The next frontier, say Waxman and Mariani, is to have Americans distinguish between the foods of Italy’s different regions. “The most important thing about Italy is that it’s not one cuisine, and now we’re discovering all the different regions,” Waxman says. “It’s like America. It’s the difference between what you get in Maine versus Louisiana.”
Already, Mariani says, restaurants are beginning to open in places like New York and San Francisco and even Boulder, Colo., that specialize in the cuisines of Rome or Venice or places that few people have heard of, such as Friuli, in the country’s northeastern corner. Like Puck and food activist Alice Waters before them, they are educating as well as feeding.
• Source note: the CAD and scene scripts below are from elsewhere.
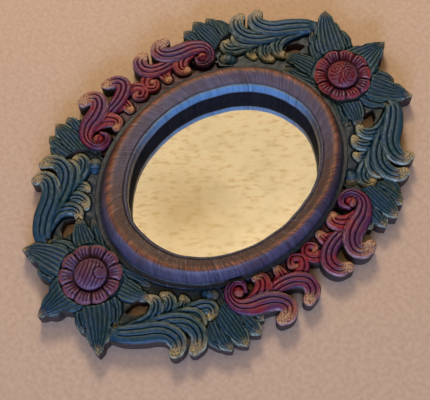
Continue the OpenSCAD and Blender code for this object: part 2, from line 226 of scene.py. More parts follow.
# Each row of the face is [distance in from the outer foot at the sides, height]: a flat ledge, a steep
# outer slope, the crest, a long inner slope, a scratched line and the steep blue bevel.
ring_width = foot[0] - opening[0]
ring_face = [
    (0.0, 0), (0.0, 7), (0.0, 14.4), (0.5, 14.9), (2.2, 14.5), (4.0, 14.6), (4.8, 15.6), (5.3, 18.0),
    (5.9, 21.0), (6.7, 24.0), (7.8, 26.8), (9.1, 29.0), (10.5, 30.3), (12.0, crest_top - 0.25),
    (13.4, 30.7), (14.9, 30.2), (16.5, 29.5), (18.0, 28.9), (19.5, 28.3), (21.0, 27.8), (22.0, 27.5),
    (22.35, 26.8), (22.7, 27.1), (24.2, 27.0), (24.9, 26.5), (25.2, 25.2), (25.35, 22.5), (25.4, 19.5),
    (25.5, 17.5)]
glass_front = glass_high.z
wall_drop = [(25.6, 16.8), (25.6, 12.5), (25.6, 8.5), (25.6, glass_front)]
ring_steps = 360
angles = np.arange(ring_steps) * 2 * math.pi / ring_steps
circle = np.stack([np.cos(angles), np.sin(angles)], 1)
ring_rows, ring_across = [], []
for distance, height in ring_face + wall_drop:
    share = distance / ring_width
    size = foot + (opening - foot) * share
    hand = wobble(circle * 100, 3, 60) * 0.5 * share + wobble(circle * 100, 5, 22) * 0.28 * (share > 0)
    if 5 < distance < 22:
        height = height + wobble(circle * 100, 11 + int(distance), 17) * 0.16
        height = np.minimum(height, crest_top - 0.02)
    row = circle * size + circle * hand[:, None] + (opening_shift * share, 0)
    ring_rows.append(np.column_stack([row, np.broadcast_to(height, ring_steps)]))
    ring_across.append(share)
for height in (glass_front, 0.0):
    row = circle * rebate + (opening_shift, 0)
    ring_rows.append(np.column_stack([row, np.full(ring_steps, height)]))
    ring_across.append(1.0)
rows = len(ring_rows)
wall_start = len(ring_face) - 1
ring_faces = [[r * ring_steps + i, r * ring_steps + (i + 1) % ring_steps,
               (r + 1) % rows * ring_steps + (i + 1) % ring_steps, (r + 1) % rows * ring_steps + i]
              for r in range(rows) for i in range(ring_steps)]
ring_material = np.repeat([0] * wall_start + [1] * (rows - wall_start - 1) + [0], ring_steps)
# Brush strokes cross the ring at a slant: laid turns with the way in, so that a stroke leans by 30 degrees.
stroke_turn = 0.15
ring_laid = np.concatenate([
    np.column_stack([np.cos(angles + stroke_turn * a) * 100, np.sin(angles + stroke_turn * a) * 100,
                     np.full(ring_steps, a * ring_width)]) for a in ring_across])
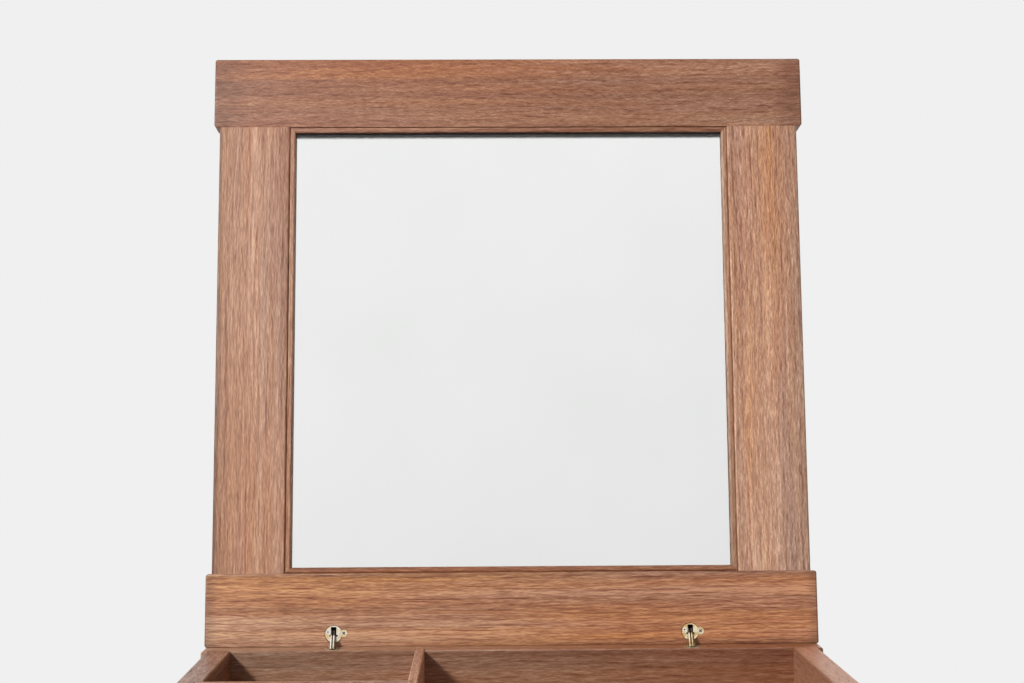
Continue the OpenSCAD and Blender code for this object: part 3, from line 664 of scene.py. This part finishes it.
# %% Worn metal
PATCHES, SCRATCHES, TURNING = (240, 240, 240), (5200, 900, 900), (2600, 1, 1)
PATCH_EDGES = (0.35, 0.65)
SCRATCHED = 0.08
TURNED_CONTRAST, TURNED_LOSS, TURNED_SHARE = 1.6, 0.5, 0.5
RECESS_SHADE_COVERS, RECESS_SHADE_ROUGHENS = 0.7, 0.35
METAL_BUMP, METAL_BUMP_DEPTH = 0.12, 0.05 * MM


def metal(name, finish, recess_shade_mask=None, face=None, centre=None):
    """A worn metal, with painted shade where the given mask is 1, and turning rings round a centre."""
    w = new_material(name)
    place = w.place()
    patches = w.noise(place, PATCHES, 2.0).ramp_up(*PATCH_EDGES)
    scratches = w.noise(place, SCRATCHES, 2.0)
    colour = w.mix(patches, finish.bright, finish.dull)
    rough = patches * (finish.rough - finish.smooth) + (scratches - 0.5) * SCRATCHED + finish.smooth
    metallic = 1.0
    if centre is not None:
        radius = w.length(w.vector("CROSS_PRODUCT", w.vector("SUBTRACT", place, centre), face))
        rings = w.noise(w.node("ShaderNodeCombineXYZ", None, {"X": radius}), TURNING, 2.0)
        turned = (rings * TURNED_CONTRAST - TURNED_LOSS).clipped()
        colour = w.mix(turned * TURNED_SHARE, colour, finish.dull)
    # Below the face the colour turns to painted shade, and the metal there is less metallic and rougher.
    if recess_shade_mask is not None:
        dark = recess_shade_mask(w, place)
        colour = w.mix(dark, colour, RECESS_SHADE)
        metallic = 1.0 - dark * RECESS_SHADE_COVERS
        rough = rough + dark * RECESS_SHADE_ROUGHENS
    normal = w.node("ShaderNodeBump", None,
                    {"Strength": METAL_BUMP, "Distance": METAL_BUMP_DEPTH, "Height": scratches})
    return w.principled({"Base Color": colour, "Metallic": metallic, "Normal": normal, "Roughness": rough})


print("a wave of the patches is", round(1 / PATCHES[0] / MM, 1), "mm long")

# %% [markdown]
# Each hinge is two barrels, let into the wood of the lid and of the wall, with an ear, a screw down the
# ear, a grub screw, and arms on pins between them. A barrel's turning rings need its axis. The middle of
# its box isn't on it, because the ear widens the box to the right, so the axis is taken one radius in from
# the left. A screw's recess is shallow, so its painted shade starts a little sooner.

# %% Hinges and screws
BARREL_RADIUS = 7.5 * MM
SCREW_SOONER = 0.3 * MM
LID_BRASS = {"left": HIGHLIGHT_BRASS, "right": YELLOW_BRASS}


def barrel_centre(node, face, level):
    """The middle of a barrel's turned face."""
    centre = middle_of(node)
    centre.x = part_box(node)[0].x + BARREL_RADIUS
    return centre + face * (level - centre.dot(face))


for side, face in (("lid", OUT_OF_MIRROR), ("wall", UP)):
    level = FACE_OF[side]
    for hand in ("left", "right"):
        node = f"{side}_barrel_{hand}"
        finish = LID_BRASS[hand] if side == "lid" else DULLED_BRASS
        dress(node, metal(node, finish, below(face, level), face, barrel_centre(node, face, level)))
    for screws, finish in (("barrel_screws", BRIGHT_BRASS), ("grub_screws", STEEL)):
        node = f"{side}_{screws}"
        dress(node, metal(node, finish, below(face, furthest(node, face) + SCREW_SOONER)))
    dress(f"{side}_arm_pins", metal(f"{side}_arm_pins", STEEL))
for hand in ("left", "right"):
    dress(f"lid_arms_{hand}", metal(f"lid_arms_{hand}", LID_BRASS[hand], in_slots))
    dress(f"wall_arm_{hand}", metal(f"wall_arm_{hand}", SHADOWED_BRASS, in_slots))
for node in ("runner_screws", "lower_knob_screw", "upper_knob_screw"):
    dress(node, metal(node, STEEL))
print("hinges and screws dressed")

# %% [markdown]
# A mirror is a sheet of clear glass with a film of silver on its back. One shiny sheet would do from
# afar, but then a bead and its image would touch. With the silver behind three millimetres of
# glass, a gap shows between them, as in a real mirror. The glass is the packed piece.

# %% Glass
HAZE, HAZE_ROUGHNESS = (7, 7, 7), 0.004
GLASS_IOR = 1.5
w = new_material("mirror_glass")
haze = w.noise(w.place(), HAZE, 2.0)
clear = w.mix(haze, srgb(252, 252, 252), srgb(248, 249, 248))
dress("mirror_glass", w.principled({"Base Color": clear, "Transmission Weight": 1.0, "IOR": GLASS_IOR,
                                    "Roughness": haze * HAZE_ROUGHNESS}))
glass_back = -furthest("mirror_glass", -OUT_OF_MIRROR)
glass_low, glass_high = -furthest("mirror_glass", -UP_LID), furthest("mirror_glass", UP_LID)
glass_w, glass_h = furthest("mirror_glass", RIGHT) * 2, glass_high - glass_low
print("glass", [round(v / MM, 1) for v in (glass_w, glass_h)], "mm")

# %% [markdown]
# The film is a new piece, a twentieth of a millimetre thick, just inside the glass's back face. A plane
# would do for a picture, but real silver has a front and a back, and so does a thin box. It starts as one
# cube, which bmesh scales to the glass and turns to the lean of the lid, and it is parented to an empty
# named for the lid's body.

# %% Silver film
FILM, FILM_IN, FILM_MARGIN = 0.05 * MM, 0.03 * MM, 1.0 * MM
film_size = Vector((glass_w - 2 * FILM_MARGIN, glass_h - 2 * FILM_MARGIN, FILM))
film_middle = UP_LID * ((glass_low + glass_high) / 2) + OUT_OF_MIRROR * (glass_back + FILM_IN + FILM / 2)
lid_turn = Matrix((RIGHT, UP_LID, OUT_OF_MIRROR)).transposed().to_4x4()
film = bmesh.new()
bmesh.ops.create_cube(film, size=1.0)
bmesh.ops.scale(film, verts=film.verts, vec=film_size)
bmesh.ops.transform(film, verts=film.verts, matrix=Matrix.Translation(film_middle) @ lid_turn)
film_mesh = bpy.data.meshes.new("mirror_silvering")
film.to_mesh(film_mesh)
film.free()
silvering = bpy.data.objects.new("mirror_silvering", film_mesh)
bpy.context.scene.collection.objects.link(silvering)
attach(silvering, "lid")
print("silver film", [round(v / MM, 2) for v in film_size], "mm")

# %% [markdown]
# Below the front bead the silver has a narrow dark strip with a ragged edge. It is painted shade that
# stands for the bead's shaded underside seen in the mirror. It could be a strip of its own, but the shade
# fades out slowly, so it is the same film with a colour that fades along the lid, and it is less metallic
# and rougher there. The rest is nearly even, with a breath of tarnish.

# %% Silver
SHADE_BAND_EDGE, SHADE_BAND_FADE, SHADE_BAND_RAGGED = 4.4 * MM, 2.6 * MM, 0.8 * MM
SHADE_BAND_DULL, SHADE_BAND_ROUGHNESS, TARNISH_ROUGHNESS = 0.5, 0.4, 0.01
RAGGED = (500, 500, 500)
w = new_material("silver")
place = w.place()
tarnish = w.noise(place, HAZE, 2.0)
ragged = w.noise(place, RAGGED, 2.0) * SHADE_BAND_RAGGED
# The dark strip below the front bead is painted shade: the bead's shaded underside as the mirror shows it.
shade_band_from = -furthest("bead_front", -UP_LID) - SHADE_BAND_EDGE
shade_band = (w.dot(place, UP_LID) + ragged).ramp_up(shade_band_from, shade_band_from + SHADE_BAND_FADE)
colour = w.mix(shade_band, w.mix(tarnish, srgb(250, 250, 250), srgb(244, 245, 244)), srgb(62, 58, 55))
rough = shade_band * SHADE_BAND_ROUGHNESS + tarnish * TARNISH_ROUGHNESS
film_mesh.materials.append(w.principled({"Base Color": colour, "Metallic": 1.0 - shade_band * SHADE_BAND_DULL,
                                         "Roughness": rough}))
print("the silver fades from", round(SHADE_BAND_EDGE / MM, 1), "mm below the front bead")

# %% [markdown]
# Behind the glass lies a board of felted brown fibres. Nobody sees it, so one noise between two
# browns is enough, and what looks through a crack finds no plain grey.

# %% Backing board
FELTED, FELT_DETAIL, FELT_SHARPNESS = (700, 700, 700), 3.0, 0.7
FELT_ROUGHNESS, FELT_VARIES = 0.7, 0.1
w = new_material("hardboard")
felted = w.noise(w.place(), FELTED, FELT_DETAIL, FELT_SHARPNESS)
brown = w.mix(felted, srgb(92, 66, 48), srgb(142, 108, 80))
rough = felted * FELT_VARIES + FELT_ROUGHNESS
dress("mirror_backing", w.principled({"Base Color": brown, "Roughness": rough}))
print("the backing board is dressed")

# %% [markdown]
# The light is plain and soft, as in a studio. A small key lamp to the left of the camera and above
# it gives the slanting shadow in the well and the soft shadows of the hinge arms. A large, weaker
# lamp behind on the right keeps the back and the right side from going flat. A lamp without size
# would throw shadows with hard edges, while an area lamp's grow softer with distance, as they do
# indoors.

# %% Lamps
LAMP_AIM = Vector((0, 0.25, 0.55))
LAMP_DISTANCE = 2.6
KEY_FROM, KEY_SIZE, KEY_WATTS = Vector((-0.7, -1.0, 0.5)), 0.28, 49.0
FILL_FROM, FILL_SIZE, FILL_WATTS = Vector((0.9, 1.0, 1.0)), 1.2, 30.0


def lamp(name, comes_from, size, watts):
    """A square soft lamp that looks at the chest from a direction."""
    made = bpy.data.objects.new(name, bpy.data.lights.new(name, "AREA"))
    made.data.size = size
    made.data.energy = watts
    made.location = LAMP_AIM + comes_from.normalized() * LAMP_DISTANCE
    made.rotation_euler = comes_from.to_track_quat("Z", "Y").to_euler()
    bpy.context.scene.collection.objects.link(made)
    print(name, "at", [round(v, 2) for v in made.location])


lamp("key", KEY_FROM, KEY_SIZE, KEY_WATTS)
lamp("fill", FILL_FROM, FILL_SIZE, FILL_WATTS)

# %% [markdown]
# The world is the rest of the light. More of it comes from the left than from the right, and less
# from above than from below, so the shade in the well is deep. The camera sees an even pale grey
# there instead, and metal and glass see a grey that grows paler upwards, which gives the mirror
# its slow shading. One world serves for all three, because a Light Path node tells which kind of
# ray asks.

# %% World
AMBIENT, AMBIENT_TURN, AMBIENT_RISE = 0.40, -0.8, -0.3
BACKGROUND = 0.87
REFLECTED, REFLECTED_RISE, REFLECTED_TURN = 0.83, 0.30, -0.12
WHITE = (1, 1, 1, 1)


def seen_by(wires, *names):
    """1 for the kinds of ray that are named, 0 for the others."""
    kinds = [wires.node("ShaderNodeLightPath", output=name) for name in names]
    return sum(kinds[1:], kinds[0]).clipped()


world = bpy.data.worlds.new("studio")
bpy.context.scene.world = world
w = Wires(world)
to_the_right, _, upwards = w.parts(w.node("ShaderNodeTexCoord", output="Generated"))
in_metal = (upwards * REFLECTED_RISE + to_the_right * REFLECTED_TURN + REFLECTED).clipped()
ambient = (to_the_right * AMBIENT_TURN + upwards * AMBIENT_RISE + 1.0) * AMBIENT
camera_ray = seen_by(w, "Is Camera Ray")
mirror_ray = seen_by(w, "Is Glossy Ray", "Is Transmission Ray")
brightness = camera_ray * (BACKGROUND - ambient) + mirror_ray * (in_metal - ambient) + ambient
w.ends_in(w.node("ShaderNodeBackground", None, {"Color": WHITE, "Strength": brightness}),
          "ShaderNodeOutputWorld")
print("ambient light from", round(AMBIENT * (1 + AMBIENT_TURN), 2), "on the right to",
      round(AMBIENT * (1 - AMBIENT_TURN), 2), "on the left")

# %% [markdown]
# The floor is a pale disc under the chest, which takes its shadow. A plain edge would show as a line
# behind it, so the disc fades into the background further out, but only for what the camera, the
# metal and the glass see. It still lights the wood from below as paint would.

# %% Floor
FLOOR_RADIUS, FLOOR_SIDES, FLOOR_BELOW = 8.0, 64, 0.5 * MM
FADES_FROM, FADES_TO = 0.5, 1.6
FLOOR_PAINT = (0.86, 0.86, 0.86, 1)
outline = bmesh.new()
bmesh.ops.create_circle(outline, cap_ends=True, segments=FLOOR_SIDES, radius=FLOOR_RADIUS)
floor_mesh = bpy.data.meshes.new("floor")
outline.to_mesh(floor_mesh)
outline.free()
floor = bpy.data.objects.new("floor", floor_mesh)
floor.location.z = -FLOOR_BELOW
bpy.context.scene.collection.objects.link(floor)

w = new_material("pale floor")
far = w.length(w.place()).ramp_up(FADES_FROM, FADES_TO)
directly = seen_by(w, "Is Camera Ray", "Is Glossy Ray", "Is Transmission Ray")
paint = w.node("ShaderNodeBsdfDiffuse", None, {"Color": FLOOR_PAINT})
glow = w.node("ShaderNodeEmission", None, {"Color": WHITE, "Strength": BACKGROUND})
floor_mesh.materials.append(w.ends_in(w.node("ShaderNodeMixShader", None,
                                             {"Fac": far * directly, 1: paint, 2: glow})))
print("the floor fades between", FADES_FROM, "and", FADES_TO, "m from the chest")

# %% [markdown]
And many Americans already love Italy’s quintessential regional dish: pasta.
“There’s something about this long, squiggly, chewy comfort food that we all love,” says Domenica Marchetti, whose new book “The Glorious Pasta of Italy” offers recipes from Rome to Abruzzo to Sicily. “Wherever you go in Italy, the pasta is an expression of that place and the local ingredients.”
In the northern region of Emilia-Romagna, for instance, Marchetti says you’ll find lots of freshly made egg noodles, lasagna and tortellini. In Apulia and Calabria, on the Adriatic Sea, you’ll get heartier pastas of buckwheat and whole grains. Up north, a Bolognese will have lots of ground meat, but almost no tomato. But in Abruzzo, you’ll find a silky sauce bursting with tomatoes that were merely flavored by meat.
Just like Americans’ appreciation of Italian food in general, the country’s love of pasta has also become more adventurous, delving into dishes like pumpkin ravioli and squid-ink pasta. But while Marchetti and others applaud the development, the simple, comforting food of Italy will always be with us.
“There’s also something to be said for a nice dish of spaghetti and meatballs,” she says.